“If you live in Los Angeles, California, you would know how difficult it is sometimes to be a woman down here. The plastic surgery culture is loud and clear. You’ll have to squint your eyes to find a woman without a full face of glam makeup at 6:00 a.m., a face without lip fillers, eyebrow lifts, botox. Add in the feed of perfect Barbies on social media to your daily routine. It’s nauseating.
(Not to shame those who do choose to get surgery. We are all just trying our best.)
Growing up, I was fairly comfortable with my looks. I couldn’t call myself ugly, but I never considered myself pretty either. I was just average, nothing to see. Mediocre. I think it was around middle school where I became hyperaware of my body image. Suddenly, girls had boobs and I didn’t. Girls had long legs and I didn’t. Clear skin and, you guessed it, I didn’t. Boys liked certain things, others not. Girls flaunted things I didn’t have. I just couldn’t compare. Suddenly, my image, something I never thought too much about, was the pinnacle of my worth. Everyone decided it best to point out my flaws:
‘Your eyes are too big.’
‘Why do you have teenager bumps on your forehand?’
‘Doesn’t it hurt sitting on such a flat ass? You have NO cushion!’
I’d carry comments like this, and the dozens of others, with me until adolescence and beyond. Unfortunately, low self-esteem is not an easy thing to conquer.
When I met my husband-to-be, though I didn’t know it at the time, he always called me things like ‘beautiful’ and ‘pretty.’ Things moved pretty quickly between us and within a year of dating we moved out to LA to start our life together. I was aware of his consumption of porn and how he idolized women like Kylie Jenner and Kim Kardashian for their beauty, but I never let it bother me. It was just mindless adoration.
Until the comments started.
‘Babe, do you think you would ever get surgery?’
‘Your face would look so cute if your lips were a little more plump. See, like hers.’
I laughed, nervously. At first, I thought he was joking.
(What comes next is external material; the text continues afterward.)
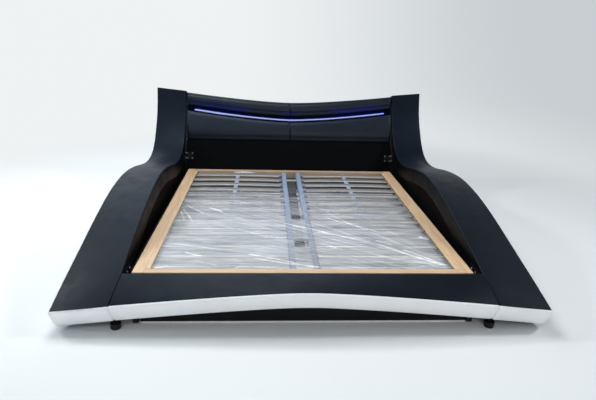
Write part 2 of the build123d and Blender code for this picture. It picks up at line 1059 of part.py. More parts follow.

Until he stared at me in silence, watching my every gesture and awaiting a response. Months would go by and the subject would never come up again. But then, somehow, he would circle back to comments like these. At one point, this man had me contemplating breast implants. He knew it was something I had already considered in the past on and off again and I believe he was using it to his advantage. Then, again, the subject died down. I told him I absolutely DID NOT want them and that was my final choice.
We got married, changed apartments, talked about our biggest fears, traumas, and our future goals. He was the perfect guy, or so it seemed. Then my 27th birthday happened. He took me into the storage closet of our tiny LA apartment. ‘Surprise!’ he said. He pulled out a white envelope, the words ‘I love you!’ etched in ink across the top. I was surprised, and really didn’t know what it could be, other than a cute card. ‘Open it,’ he said, gesturing towards the envelope. So, I did. Inside I found cold, hard cash. Literally hundreds of dollars.
‘I saved it. For your new boobs!’ I literally felt rage take over my body. He looked at me, puzzled. ‘What? You’re really not going to get breast implants for me? After all I’ve done for you?!’ And just like that, my marriage was dead. Done. Those few words were all it took.
Of course it didn’t happen immediately. But that was the moment I decided I didn’t want to be with a man who pressured me to change my image for him. I love and care about myself too much to do that. Funny thing is that on the way out of our apartment after my last goodbye, his choice of words were REALLY telling:
‘Come back. You could just get lip fillers instead!’ I literally laughed, rolled my suitcase to the LA International Airport, cried to my mom, got over it, and am now thriving. With ‘small’ boobs, might I add.
Ladies, never surgically alter your appearance for a man’s affection. You’re beautiful the way you are!!! And if you do choose to get surgery, that is okay too. Just make sure that it’s YOUR decision.”